What this means for our discussion is that it's possible to have parallel execution, or at least a facsimile of it, with even a single core CPU. The OS let's one process/thread run either until it hits a specific time limit (quantum) or blocks on I/O, and then the OS saves the state of the process and swaps in another one to let it run. Since CPUs execute literally billions of instructions per second, this all happens so fast that to us slow humans, it appears like the computer is doing multiple things at once. Add more cores, and you really can run more processes/threads at once. Importantly, with a HyperThreaded (Intel's term) CPU, you're still only executing one process/thread per core at any given instant, but in the case of threads, with their shared address space, architectural optimizations allow for extremely fast context switches between the threads of a process, which in turn means the CPU presents itself to the OS as having x physical cores, each composed of y (usually two) virtual cores.

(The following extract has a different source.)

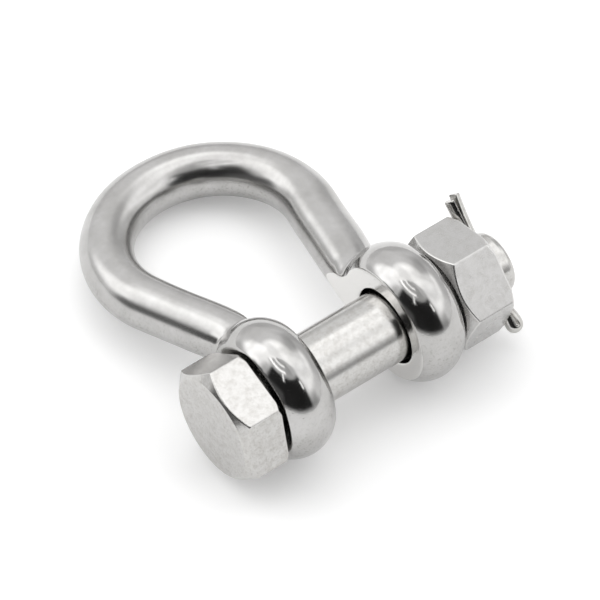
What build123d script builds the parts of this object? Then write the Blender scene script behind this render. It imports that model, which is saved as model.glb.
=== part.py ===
from build123d import *
from math import asin, cos, pi, radians, sin, sqrt
import os

os.makedirs("parts", exist_ok=True)

# Frame: the X axis is the bolt's axis, from the head towards the nut.
# The origin is halfway between the two eyes. The bow lies towards +Y and the table is below.

# Driving dimensions, in mm
bolt_diameter = 8.0
rod_diameter = 6.0
jaw_gap = 11.1
inside_length = 27.3
inside_width = 16.9

# Eyes: rounded discs with a loose bore. The bore sits a little off the middle of the disc,
# and the cutter that faced the jaw ran out into the roots of the legs.
eye_width = 5.9
eye_diameter = 15.7
eye_rim_radius = 3.9
eye_offset = 0.3
bore_diameter = 8.8
jaw_cutter_diameter = 24.0

# Legs: straight, open towards the crown, bent back parallel where they enter the eyes
leg_angle = 16.06
root_x = 7.35
root_y = 5.0
root_bend_radius = 12.0

# Hexagon head and nut
head_across_flats = 12.2
head_height = 5.0
head_clearance = 0.45
head_corner_angle = 11.8
head_face_radius = 5.75
head_back_radius = 6.6
nut_across_flats = 11.8
nut_height = 5.9
nut_clearance = 0.6
nut_corner_angle = -16.9
nut_inner_face_radius = 5.6
nut_outer_face_radius = 6.2
chamfer_slope = 0.8

# Thread, drawn as rings, and the plain drilled end of the bolt
thread_pitch = 0.75
thread_depth = 0.40
thread_clearance = 0.04
bolt_end_radius = 3.5
bolt_end_x = 20.7
bolt_end_rounding = 0.8

# Split pin: two half-round legs folded back from a narrow loop
split_pin_x = 18.88
split_pin_tilt = 45.0
leg_radius = 0.8
leg_half_gap = 0.02
pin_hole_radius = 0.95
loop_end = 7.1
loop_half_gap = 0.2
loop_shift = 0.35
split_start = 4.3
near_leg_end = 8.1
far_leg_end = 8.5
near_leg_spread = 0.05
far_leg_spread = 0.25

# Sizes that follow from the ones above
bolt_radius = bolt_diameter / 2
rod_radius = rod_diameter / 2
eye_radius = eye_diameter / 2
eye_inner_x = jaw_gap / 2
eye_outer_x = eye_inner_x + eye_width
crown_radius = inside_width / 2 + rod_radius
crown_y = inside_length + bolt_radius - eye_offset + rod_radius
bow_tilt = asin((eye_radius - rod_radius) / crown_y)
head_back_x = -(eye_outer_x + head_clearance)
head_front_x = head_back_x - head_height
nut_inner_x = eye_outer_x + nut_clearance
nut_outer_x = nut_inner_x + nut_height
thread_root_radius = bolt_radius - thread_depth

# The bow's own plane holds the crown and both legs. It leans down so that the crown
# and the eyes rest on the same table.
bow_plane = Plane(
    origin=(0, eye_offset, 0),
    x_dir=(1, 0, 0),
    z_dir=(0, sin(bow_tilt), cos(bow_tilt)),
)
eye_axis = Axis((0, eye_offset, 0), (1, 0, 0))


# The outline of the eye's rim is one arc, cut off flat on both sides
def eye_profile(side):
    middle_x = side * (eye_inner_x + eye_width / 2)
    half_width = eye_width / 2
    rim_centre = eye_radius - eye_rim_radius
    face_radius = rim_centre + sqrt(eye_rim_radius**2 - half_width**2)
    with BuildSketch(bow_plane) as profile:
        with BuildLine():
            Polyline(
                (middle_x - half_width, face_radius),
                (middle_x - half_width, 0),
                (middle_x + half_width, 0),
                (middle_x + half_width, face_radius),
            )
            ThreePointArc(
                (middle_x + half_width, face_radius),
                (middle_x, eye_radius),
                (middle_x - half_width, face_radius),
            )
        make_face()
    return profile.sketch


# The rod's middle line on the +X side: an arc out of the eye, a straight leg along the
# tangent both arcs share, then half of the crown
lean = radians(leg_angle)
bend_x = root_x + root_bend_radius * (1 - cos(lean))
bend_y = root_y + root_bend_radius * sin(lean)
crown_centre_y = crown_y - crown_radius
tangent_x = crown_radius * cos(lean)
tangent_y = crown_centre_y - crown_radius * sin(lean)
half_bend = (
    root_x + root_bend_radius * (1 - cos(lean / 2)),
    root_y + root_bend_radius * sin(lean / 2),
)


def mirrored(point):
    return (-point[0], point[1])


# Bow: one forging made of the crown, two legs and two eyes
with BuildPart() as bow:
    with BuildLine(bow_plane) as middle_line:
        ThreePointArc((root_x, root_y), half_bend, (bend_x, bend_y))
        Line((bend_x, bend_y), (tangent_x, tangent_y))
        ThreePointArc(
            (tangent_x, tangent_y),
            (0, crown_y),
            (-tangent_x, tangent_y),
        )
        Line((-tangent_x, tangent_y), (-bend_x, bend_y))
        ThreePointArc((-bend_x, bend_y), mirrored(half_bend), (-root_x, root_y))
    rod_plane = Plane(origin=middle_line.line @ 0, z_dir=middle_line.line % 0)
    with BuildSketch(rod_plane):
        Circle(rod_radius)
    sweep(path=middle_line.line)
    for side in (1, -1):
        revolve(eye_profile(side), axis=eye_axis)
    for side in (1, -1):
        with BuildSketch(Plane.YZ):
            Circle(jaw_cutter_diameter / 2)
        extrude(amount=side * eye_inner_x, mode=Mode.SUBTRACT)
    with BuildSketch(Plane.YZ.offset(-eye_outer_x - 1)):
        Circle(bore_diameter / 2)
    extrude(amount=2 * eye_outer_x + 2, mode=Mode.SUBTRACT)
bow.part.label = "bow"
export_step(bow.part, "parts/bow.step")


# A corner of the hexagon stands at the given angle from +Z towards +Y. Both faces are
# turned off to a circle, so each flat ends in a curve.
def hexagon(start_x, height, across_flats, corner_angle, first_radius, last_radius):
    corner_radius = across_flats / sqrt(3)
    reach = corner_radius + 1
    first_cone = (reach - first_radius) * chamfer_slope
    last_cone = (reach - last_radius) * chamfer_slope
    with BuildPart() as body:
        with BuildSketch(Plane.YZ.offset(start_x)):
            RegularPolygon(corner_radius, 6, rotation=90 - corner_angle)
        extrude(amount=height)
        with BuildSketch(Plane.XY) as turning:
            with BuildLine():
                Polyline(
                    (start_x, 0),
                    (start_x, first_radius),
                    (start_x + first_cone, reach),
                    (start_x + height - last_cone, reach),
                    (start_x + height, last_radius),
                    (start_x + height, 0),
                    close=True,
                )
            make_face()
        revolve(axis=Axis.X, mode=Mode.INTERSECT)
    return body.part


# Ring thread from start to end: the outline steps between crest and root once per pitch
def thread_outline(start, end, crest, root):
    count = int((end - start) / thread_pitch)
    first = end - count * thread_pitch
    points = []
    for turn in range(count):
        left = first + turn * thread_pitch
        points.append((left + thread_pitch * 0.06, crest))
        points.append((left + thread_pitch * 0.44, root))
        points.append((left + thread_pitch * 0.56, root))
        points.append((left + thread_pitch * 0.94, crest))
    return points


# Bolt: hexagon head, plain shank, thread and a plain drilled end
with BuildPart() as bolt:
    add(
        hexagon(
            head_front_x,
            head_height,
            head_across_flats,
            head_corner_angle,
            head_face_radius,
            head_back_radius,
        )
    )
    with BuildSketch(Plane.XY):
        with BuildLine():
            Polyline(
                (head_back_x - 1, 0),
                (head_back_x - 1, bolt_radius),
                (eye_outer_x, bolt_radius),
                *thread_outline(eye_outer_x, nut_outer_x, bolt_radius, thread_root_radius),
                (nut_outer_x, bolt_end_radius),
                (bolt_end_x - bolt_end_rounding, bolt_end_radius),
            )
            RadiusArc(
                (bolt_end_x - bolt_end_rounding, bolt_end_radius),
                (bolt_end_x, bolt_end_radius - bolt_end_rounding),
                bolt_end_rounding,
            )
            Polyline(
                (bolt_end_x, bolt_end_radius - bolt_end_rounding),
                (bolt_end_x, 0),
                (head_back_x - 1, 0),
            )
        make_face()
    revolve(axis=Axis.X)
    with BuildSketch(
        Plane(
            origin=(split_pin_x, 0, 0),
            x_dir=(1, 0, 0),
            z_dir=(0, sin(radians(split_pin_tilt)), cos(radians(split_pin_tilt))),
        )
    ):
        Circle(pin_hole_radius)
    extrude(amount=bolt_radius, both=True, mode=Mode.SUBTRACT)
bolt.part.label = "bolt"
export_step(bolt.part, "parts/bolt.step")


# Nut: plain hexagon with the matching thread
nut_thread_crest = bolt_radius + thread_clearance
nut_thread_root = thread_root_radius + thread_clearance
with BuildPart() as nut:
    add(
        hexagon(
            nut_inner_x,
            nut_height,
            nut_across_flats,
            nut_corner_angle,
            nut_inner_face_radius,
            nut_outer_face_radius,
        )
    )
    with BuildSketch(Plane.XY):
        with BuildLine():
            Polyline(
                (eye_outer_x, 0),
                (eye_outer_x, nut_thread_crest),
                *thread_outline(eye_outer_x, nut_outer_x, nut_thread_crest, nut_thread_root),
                (nut_outer_x, nut_thread_crest),
                (nut_outer_x + 1, nut_thread_crest + 1),
                (nut_outer_x + 1, 0),
                close=True,
            )
        make_face()
    revolve(axis=Axis.X, mode=Mode.SUBTRACT)
nut.part.label = "nut"
export_step(nut.part, "parts/nut.step")


# Split pin: two half-round legs face each other with their flat sides. Along the pin,
# each flat side stands off the hole's axis by this much: the loop is wide and bent a
# little away from the nut, the legs are nearly closed in the hole and spread at the tips.
loop_centre = loop_end - loop_half_gap


def leg_end(side):
    return far_leg_end if side > 0 else near_leg_end


def flat_offset(side, along):
    if along < -split_start:
        share = (1 - cos(pi * (-split_start - along) / (loop_centre - split_start))) / 2
        gap = leg_half_gap + (loop_half_gap - leg_half_gap) * share
        return side * gap + loop_shift * share
    if along > split_start:
        share = (along - split_start) / (leg_end(side) - split_start)
        spread = far_leg_spread if side > 0 else near_leg_spread
        return side * (leg_half_gap + spread * share**2)
    return side * leg_half_gap


def split_pin_plane(along):
    direction = Vector(0, sin(radians(split_pin_tilt)), cos(radians(split_pin_tilt)))
    return Plane(
        origin=Vector(split_pin_x, 0, 0) + direction * along,
        x_dir=(1, 0, 0),
        z_dir=direction,
    )


def leg_section(side, along):
    with BuildSketch(split_pin_plane(along)) as section:
        with Locations((flat_offset(side, along), 0)):
            Circle(leg_radius)
            with Locations((-side * leg_radius, 0)):
                Rectangle(2 * leg_radius, 3 * leg_radius, mode=Mode.SUBTRACT)
    return section.sketch


# Evenly spaced stations from start to end, both included
def between(start, end, count):
    return [start + (end - start) * step / count for step in range(count + 1)]


with BuildPart() as cotter_pin:
    for side in (1, -1):
        loft(sections=[leg_section(side, at) for at in between(-loop_centre, -split_start, 6)])
        loft(sections=[leg_section(side, at) for at in between(-split_start, split_start, 1)])
        loft(sections=[leg_section(side, at) for at in between(split_start, leg_end(side), 4)])
    bend_plane = split_pin_plane(-loop_centre)
    bend_axis = Axis(bend_plane.origin + Vector(loop_shift, 0, 0), bend_plane.y_dir)
    revolve(leg_section(1, -loop_centre), axis=bend_axis, revolution_arc=180)
cotter_pin.part.label = "cotter_pin"
export_step(cotter_pin.part, "parts/cotter_pin.step")
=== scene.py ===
import bmesh
import bpy
import numpy as np
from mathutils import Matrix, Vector


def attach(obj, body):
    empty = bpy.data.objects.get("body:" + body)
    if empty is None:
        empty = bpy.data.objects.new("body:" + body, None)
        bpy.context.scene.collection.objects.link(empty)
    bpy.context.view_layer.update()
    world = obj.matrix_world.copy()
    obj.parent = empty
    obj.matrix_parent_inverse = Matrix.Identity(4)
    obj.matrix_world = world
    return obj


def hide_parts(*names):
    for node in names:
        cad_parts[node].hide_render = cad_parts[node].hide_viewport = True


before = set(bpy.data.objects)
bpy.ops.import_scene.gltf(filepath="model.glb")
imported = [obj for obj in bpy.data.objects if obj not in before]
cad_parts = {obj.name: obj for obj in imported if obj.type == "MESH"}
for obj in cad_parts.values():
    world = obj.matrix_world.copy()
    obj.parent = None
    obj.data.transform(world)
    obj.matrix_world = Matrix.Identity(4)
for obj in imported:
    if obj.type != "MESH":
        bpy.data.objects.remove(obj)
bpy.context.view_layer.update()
print("loaded the frame:", sorted(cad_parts))

scene = bpy.context.scene
mm = 0.001

# where the pieces meet, in mm, the same for every piece
layout = {
    "boltRadius": 4.0,
    "eyeShift": 0.3,
    "eyeInnerX": 5.55,
    "eyeOuterX": 11.45,
    "eyeRadius": 7.85,
    "threadPitch": 0.75,
    "threadDepth": 0.40,
    "threadSteps": (0.06, 0.44, 0.56, 0.94),
    "nutInnerX": 12.05,
    "nutOuterX": 17.95,
    "splitPinX": 18.88,
    "splitPinTilt": np.radians(45.0),
}


def linearColor(hexColor, alpha=1.0):
    # sRGB hex to linear: c/12.92 below 0.04045, ((c + 0.055) / 1.055)^2.4 above
    channels = [int(hexColor[i:i + 2], 16) / 255 for i in (1, 3, 5)]
    linear = [c / 12.92 if c <= 0.04045 else ((c + 0.055) / 1.055) ** 2.4 for c in channels]
    return (*linear, alpha)


def addNode(tree, kind, inputs=None, links=None, **settings):
    # settings go on the node, inputs are typed into its sockets, links come from other sockets
    node = tree.nodes.new(kind)
    for name, value in settings.items():
        setattr(node, name, value)
    for name, value in (inputs or {}).items():
        node.inputs[name].default_value = value
    for name, socket in (links or {}).items():
        tree.links.new(socket, node.inputs[name])
    return node


def softMin(a, b, width):
    # the smaller of the two, with the crossing rounded over the given width
    share = np.clip(0.5 + 0.5 * (b - a) / width, 0, 1)
    return b + (a - b) * share - width * share * (1 - share)


def softMax(a, b, width):
    return -softMin(-a, -b, width)


def buildMesh(name, points, faces, materials):
    mesh = bpy.data.meshes.new(name)
    mesh.vertices.add(len(points))
    mesh.vertices.foreach_set("co", (points * mm).astype(np.float32).ravel())
    mesh.loops.add(faces.size)
    mesh.loops.foreach_set("vertex_index", faces.astype(np.int32).ravel())
    mesh.polygons.add(len(faces))
    mesh.polygons.foreach_set("loop_start", np.arange(len(faces), dtype=np.int32) * 4)
    mesh.polygons.foreach_set("loop_total", np.full(len(faces), 4, dtype=np.int32))
    mesh.update(calc_edges=True)
    mesh.validate()
    for material in materials:
        mesh.materials.append(material)
    piece = bpy.data.objects.new(name, mesh)
    scene.collection.objects.link(piece)
    return piece


def gridFaces(rows, columns, closeRows=False):
    # one four-sided face between neighbouring points; columns always run round and close
    row = np.arange(rows if closeRows else rows - 1)[:, None]
    column = np.arange(columns)[None, :]
    nextRow = (row + 1) % rows
    nextColumn = (column + 1) % columns
    corners = (
        row * columns + column,
        nextRow * columns + column,
        nextRow * columns + nextColumn,
        row * columns + nextColumn,
    )
    return np.stack(np.broadcast_arrays(*corners), -1).reshape(-1, 4)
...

The hypothesis was that the Ryzen wasn't correctly enumerating which of its virtual cores were part of the same physical core to Windows, and therefore the NT kernel wasn't scheduling threads to the right virtual core in order to leverage the AMD equivalent of HyperThreading. But the benchmarks show that isn't the case: Windows understands which virtual cores belong to which physical core, it's just that the Ryzen architecture has a heavy context shift penalty across the two CCXs. A patch to Windows will allow it to optimize for avoiding context shifts across the CCXs, but that still won't change the fact that any context shift across CCXs will be much slower than a context shift within a CCX.

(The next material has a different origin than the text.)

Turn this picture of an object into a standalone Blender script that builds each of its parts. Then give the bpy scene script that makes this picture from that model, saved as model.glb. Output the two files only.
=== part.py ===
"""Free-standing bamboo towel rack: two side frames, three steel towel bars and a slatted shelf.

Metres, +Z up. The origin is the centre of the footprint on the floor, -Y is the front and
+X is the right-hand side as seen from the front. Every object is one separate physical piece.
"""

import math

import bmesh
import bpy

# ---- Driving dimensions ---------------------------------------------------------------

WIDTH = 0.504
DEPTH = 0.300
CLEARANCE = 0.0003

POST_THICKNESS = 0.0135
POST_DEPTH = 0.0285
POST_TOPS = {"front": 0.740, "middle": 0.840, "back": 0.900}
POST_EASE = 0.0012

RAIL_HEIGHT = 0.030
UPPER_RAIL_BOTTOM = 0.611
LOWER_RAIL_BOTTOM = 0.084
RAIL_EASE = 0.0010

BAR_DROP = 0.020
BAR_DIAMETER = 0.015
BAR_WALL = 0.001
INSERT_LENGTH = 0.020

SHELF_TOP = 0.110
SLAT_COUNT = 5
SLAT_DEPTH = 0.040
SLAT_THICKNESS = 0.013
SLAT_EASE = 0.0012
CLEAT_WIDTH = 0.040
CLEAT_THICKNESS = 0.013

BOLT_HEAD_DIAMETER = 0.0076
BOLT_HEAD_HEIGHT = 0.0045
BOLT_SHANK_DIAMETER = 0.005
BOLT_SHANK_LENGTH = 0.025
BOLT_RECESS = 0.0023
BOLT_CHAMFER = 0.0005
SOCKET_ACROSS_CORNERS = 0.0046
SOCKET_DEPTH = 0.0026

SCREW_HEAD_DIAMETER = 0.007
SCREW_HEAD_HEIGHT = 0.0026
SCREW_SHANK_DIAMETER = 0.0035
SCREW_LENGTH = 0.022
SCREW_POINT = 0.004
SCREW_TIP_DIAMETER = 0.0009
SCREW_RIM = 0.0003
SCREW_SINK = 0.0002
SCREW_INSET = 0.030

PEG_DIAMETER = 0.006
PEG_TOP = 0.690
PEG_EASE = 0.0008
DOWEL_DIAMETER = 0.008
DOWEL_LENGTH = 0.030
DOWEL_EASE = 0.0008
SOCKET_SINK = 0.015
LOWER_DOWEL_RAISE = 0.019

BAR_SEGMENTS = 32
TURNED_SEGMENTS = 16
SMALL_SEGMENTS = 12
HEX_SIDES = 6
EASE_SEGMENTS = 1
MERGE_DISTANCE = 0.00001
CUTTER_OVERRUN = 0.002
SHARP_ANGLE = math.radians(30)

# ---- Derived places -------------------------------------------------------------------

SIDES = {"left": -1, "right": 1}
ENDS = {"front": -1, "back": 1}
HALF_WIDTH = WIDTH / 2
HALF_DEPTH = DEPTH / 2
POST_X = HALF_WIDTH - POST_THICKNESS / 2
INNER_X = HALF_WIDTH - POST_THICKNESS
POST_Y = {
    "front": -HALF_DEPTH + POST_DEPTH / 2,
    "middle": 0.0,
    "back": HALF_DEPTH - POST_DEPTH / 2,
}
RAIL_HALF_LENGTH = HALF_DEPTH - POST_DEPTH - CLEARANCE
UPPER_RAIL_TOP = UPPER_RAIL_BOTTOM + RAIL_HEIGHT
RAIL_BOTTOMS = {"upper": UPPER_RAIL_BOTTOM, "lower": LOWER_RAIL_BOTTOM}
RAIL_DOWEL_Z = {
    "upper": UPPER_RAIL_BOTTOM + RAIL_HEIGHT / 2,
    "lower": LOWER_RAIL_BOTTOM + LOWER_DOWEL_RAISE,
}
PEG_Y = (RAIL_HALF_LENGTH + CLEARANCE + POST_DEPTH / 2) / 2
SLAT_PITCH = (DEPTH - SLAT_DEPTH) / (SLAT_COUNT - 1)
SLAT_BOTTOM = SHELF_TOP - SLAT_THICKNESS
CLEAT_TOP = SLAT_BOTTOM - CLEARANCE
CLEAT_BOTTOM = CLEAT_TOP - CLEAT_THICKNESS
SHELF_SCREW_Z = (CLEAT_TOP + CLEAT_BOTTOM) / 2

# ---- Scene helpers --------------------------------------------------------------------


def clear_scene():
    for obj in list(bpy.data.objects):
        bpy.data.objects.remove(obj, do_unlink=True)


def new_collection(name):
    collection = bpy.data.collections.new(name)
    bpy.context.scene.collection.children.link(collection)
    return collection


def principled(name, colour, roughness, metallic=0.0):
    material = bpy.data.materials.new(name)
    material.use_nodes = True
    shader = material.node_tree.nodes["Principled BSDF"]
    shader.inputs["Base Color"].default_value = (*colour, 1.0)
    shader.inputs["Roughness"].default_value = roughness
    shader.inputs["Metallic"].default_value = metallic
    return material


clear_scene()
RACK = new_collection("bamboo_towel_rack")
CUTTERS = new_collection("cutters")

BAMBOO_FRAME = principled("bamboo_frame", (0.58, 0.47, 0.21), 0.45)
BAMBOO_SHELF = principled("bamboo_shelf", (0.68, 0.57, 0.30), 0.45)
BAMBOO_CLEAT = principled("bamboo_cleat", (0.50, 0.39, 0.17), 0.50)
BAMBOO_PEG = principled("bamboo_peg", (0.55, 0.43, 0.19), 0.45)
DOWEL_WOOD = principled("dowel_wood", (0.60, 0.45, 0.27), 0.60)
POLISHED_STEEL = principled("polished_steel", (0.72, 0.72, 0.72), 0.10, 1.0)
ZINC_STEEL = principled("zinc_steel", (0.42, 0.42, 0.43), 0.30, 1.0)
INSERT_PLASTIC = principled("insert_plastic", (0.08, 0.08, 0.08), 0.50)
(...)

Why does this happen? Without knowing the specifics of the Ryzen architecture, it has to come down to caching. Memory varies in it's speed, it's volatility, and it's price. Accordingly, on the CPU die itself you have several levels of expensive to manufacture but extremely fast memory that loses its state on power down (volatile); then you have main memory, which isn't as fast and still loses its state on power down, but is much cheaper than on-die cache memory; and finally you have persistent storage in the form of SSDs and HDDs, which are very slow to access relative to the other memory, but make up for it by being very inexpensive.
The trick for an operating system is to place the code that is most likely to be needed, and needed repeatedly, in the fastest levels of cache, so as to optimize the CPUs instruction retrieval speed (it can't execute what's still in transit over the various busses). Aside from repeatedly executed procedures and repeatedly retrieved data, the OS is probably also going to put some or all of its process bookkeeping data in some level of on-die cache, so it can minimize the time necessary to context switch between processes. Again, without knowing the specifics of the Ryzen architecture, if the two CCXs are maintaining separate, likely L3, caches, then any context switch across CCXs loses the context switch optimization which the shared cache within the CCX provides.
So where does this leave us? A patch to Windows can make the NT kernel's scheduling algorithm aware of the Ryzen context switch penalty across CCXs, and allow it to be smarter, but the penalty will still be baked into the Ryzen architecture no matter what Microsoft, or any OS developer does.
tl;dr Operating Systems leverage shared L3 caching to minimize the overhead of swapping processes and threads across multicore CPUs. Since Ryzen partitions its two CCXs, no such optimization is possible for context switches between CCXs. Windows can be patched to minimize cross CCX context switches, but when such a switch is unavoidable then there's nothing Windows can do but incur the extra overhead baked into Ryzen's architecture.